DEM Parti Grup Başkanvekili Sezai Temelli, yaptığı değerlendirmelerde Kürtlerin siyaset anlayışına değindi. Temelli, “Artık herkes şunu bilmeli ki Kürtler emanet kimliklerle siyaset yapmayacak” diyerek, Kürtlerin kendi kimlikleriyle siyasete katılım sağlayacağını ifade etti.
Ademi merkeziyetçilik tartışmaları
Suriye’deki gelişmelere ilişkin konuşan Temelli, Kuzey-Doğu Suriye ile Şam yönetimi arasındaki ilişkilere dikkat çekti. Bu bağlamda gündemdeki ademi merkeziyetçilik tartışmalarına değinerek, “Adem-i merkeziyetçi bir yaklaşımla bir çözüm üretilebilirse, Suriye’nin demokratikleşmesi sağlanabilirse inanın bu Suriye için de Türkiye için de çok önemli katkı sağlayacaktır” değerlendirmesinde bulundu.

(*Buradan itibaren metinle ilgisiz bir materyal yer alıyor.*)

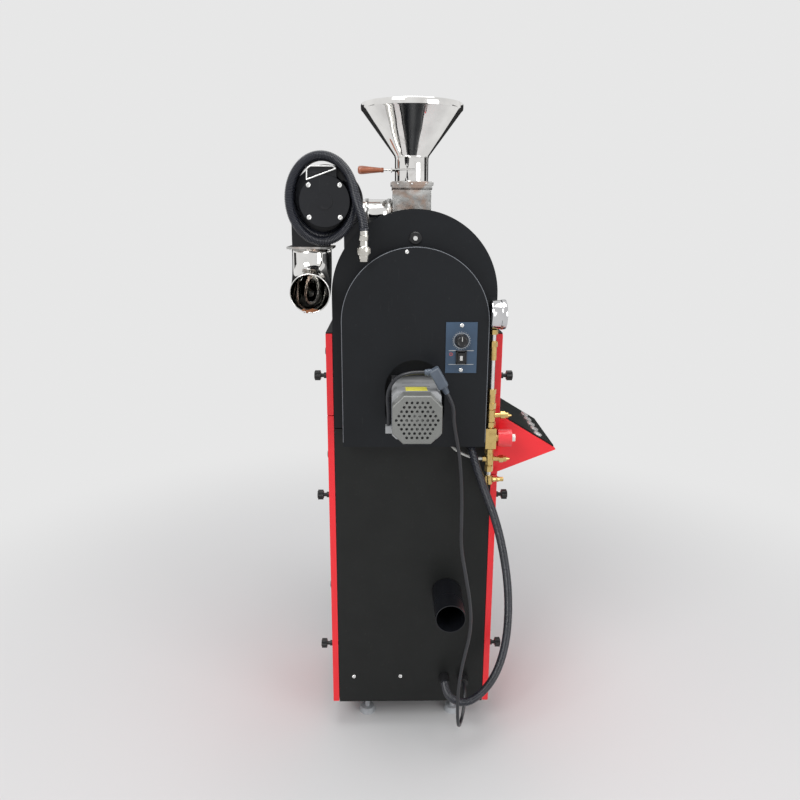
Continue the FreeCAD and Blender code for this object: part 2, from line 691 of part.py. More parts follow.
def drum_casing():
    """Round casing with its end walls, the drum head in front, and the top deck as its wings."""
    centre = ("0", "axis_height")
    shell = pipe("Y", centre, "casing_radius", "casing_wall", ("casing_start", "front_inner"))
    rear = cut(rod("Y", centre, "casing_radius - casing_wall",
                   ("casing_start", "casing_start + casing_wall")),
               rod("Y", centre, "shaft_radius + 4", ("casing_start", "casing_start + casing_wall")))
    middle = cut(rod("Y", centre, "casing_radius - casing_wall",
                     ("head_start - casing_wall", "head_start")),
                 rod("Y", centre, "mouth_radius", ("head_start - casing_wall", "head_start")))
    deck_reach = "sqrt(casing_radius * casing_radius - (axis_height - cover_top) * (axis_height - cover_top))"
    wings = [
        box(("-side", f"-({deck_reach}) + casing_wall"), ("rear_plate_thick", "front_inner"),
            ("cover_top", "deck_top")),
        box((f"{deck_reach} - casing_wall", "side"), ("rear_plate_thick", "front_inner"),
            ("cover_top", "deck_top")),
    ]
    chain_deck = box(("-side", "side"), ("rear_plate_thick", "casing_start"), ("cover_top", "deck_top"))
    chain_gap = box(("-70", "70"), ("rear_plate_thick", "casing_start"), ("cover_top - 1", "deck_top + 1"))
    slot = box(("-burner_slot", "burner_slot"),
               ("casing_start + casing_wall", "head_start - casing_wall"),
               ("axis_height - casing_radius - 1", "axis_height - casing_radius + 30"))
    inlet = box(("chute_wall - chute_half", "chute_half - chute_wall"),
                ("hopper_y - chute_half + chute_wall", "hopper_y + chute_half - chute_wall"),
                ("axis_height + 60", "axis_height + casing_radius + 1"))
    whole = fuse(shell, rear, middle, *wings, cut(chain_deck, chain_gap))
    finish(cut(whole, slot, inlet), "drum_casing")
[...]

Meclis’teki komisyon çalışmaları
Barış ve Demokratik Toplum Süreci kapsamında kurulan Milli Dayanışma, Kardeşlik ve Demokrasi Komisyonu’nun faaliyetlerine de değinen Temelli, komisyonun zaman planlamasını eleştirdi. “Bu dinlemeler ne kadar doğruysa yöntemi de o kadar yanlış” diyen Temelli, komisyonun rapor ve yasa taslaklarını yeni yasama dönemine hazırlayarak sürece daha hızlı katkı sunması gerektiğini söyledi.
Ayrıca “Komisyonda çözüme dair ortak ajanda üretilmeli” diyerek, Kürt meselesinin demokratik çözümünde ilk ivmeyi bu komisyonun sağlaması gerektiğini vurguladı.
Yargı paketleri ve infaz düzenlemeleri
Meclis’in yeni yasama yılına da işaret eden Temelli, iktidarın özel bir yasa üzerinde çalıştığını dile getirdi. “İnfazda eşitlik bekliyoruz” diyen Temelli, önümüzdeki dönemde gündeme gelecek yargı paketlerinde infaz düzenlemelerinin yer alacağını kaydetti.
CHP’ye yönelik polis müdahalesi
CHP İstanbul İl Başkanlığı önünde yaşanan polis ablukasını değerlendiren Temelli, bu durumu 2015 sonrası yaşanan süreçte DEM Parti’ye yönelik uygulamalarla benzeştirdi. “O polis ablukası bizim 2016’da yaşadığımız bir sahneyi hatırlattı” ifadelerini kullandı.
“Kayyımcı akıl krizlerin nedeni”
Temelli, Türkiye’nin uzun süredir krizlerle karşı karşıya olduğunu belirterek, bunun temel nedeninin otoriter yönetim anlayışı olduğunu savundu. “10 yılı aşkın süredir Türkiye krizler içinde boğuşuyorsa tek nedeni kayyımcı akıl ve otoriter rejim” sözleriyle görüşünü dile getirdi.